Peel four seville oranges thin, boil them till tender, rub them through a hair sieve, and preserve the fine pulp. Take a pound of naples biscuits, a little grated nutmeg, two ounces of fresh butter, and pour over them a quart of boiling milk or cream in which a stick of cinnamon has been boiled. When the ingredients are cold mix with them the pulp and eight eggs well beaten, sweeten to the palate, and (if approved) add half a gill of brandy. Edge a dish with puff paste, put in the mixture, garnish the top with strings of paste as for tartlets, and bake it in a moderately heated oven.

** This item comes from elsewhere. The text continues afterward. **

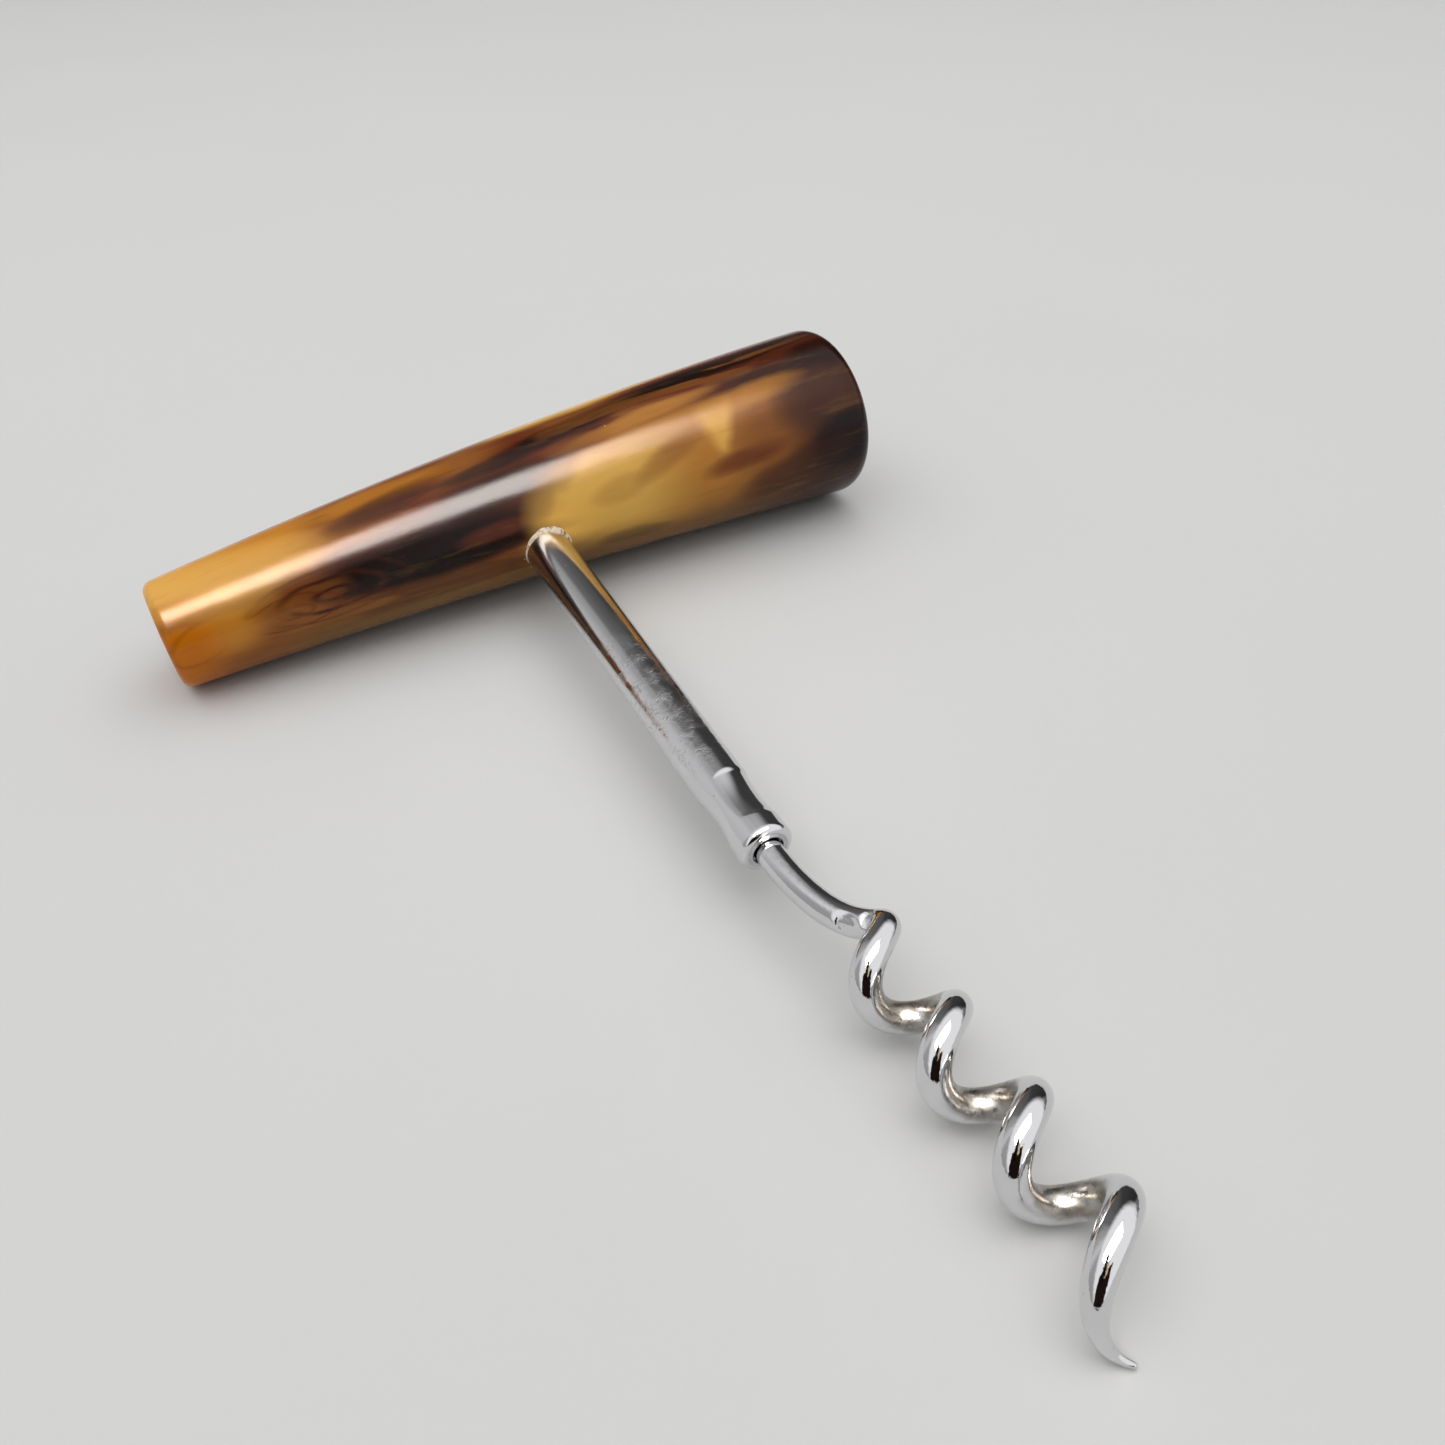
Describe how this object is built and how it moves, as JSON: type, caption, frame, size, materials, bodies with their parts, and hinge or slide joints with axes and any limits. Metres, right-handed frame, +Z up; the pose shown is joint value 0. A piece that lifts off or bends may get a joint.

N. B. A lemon pudding may be made in the same manner.

Rice Pudding.

To a pint and a half of cream or new milk add a few coriander seeds, a bit of lemon peel, a stick of cinnamon, and sugar to the palate. Boil them together ten minutes, and strain it to two ounces of ground rice, which boil for ten minutes more. Let it stand till cold, and then put to it two ounces of oiled fresh butter, a little brandy, grated nutmeg, six eggs well beaten, and a gill of syrup of pippins. Mix all together, put it into a dish with puff paste round it, and bake it, taking care it is not done too much. Should the pudding be made with whole rice it should be boiled till nearly done before the cream is strained to it, and if approved a few currants may be added.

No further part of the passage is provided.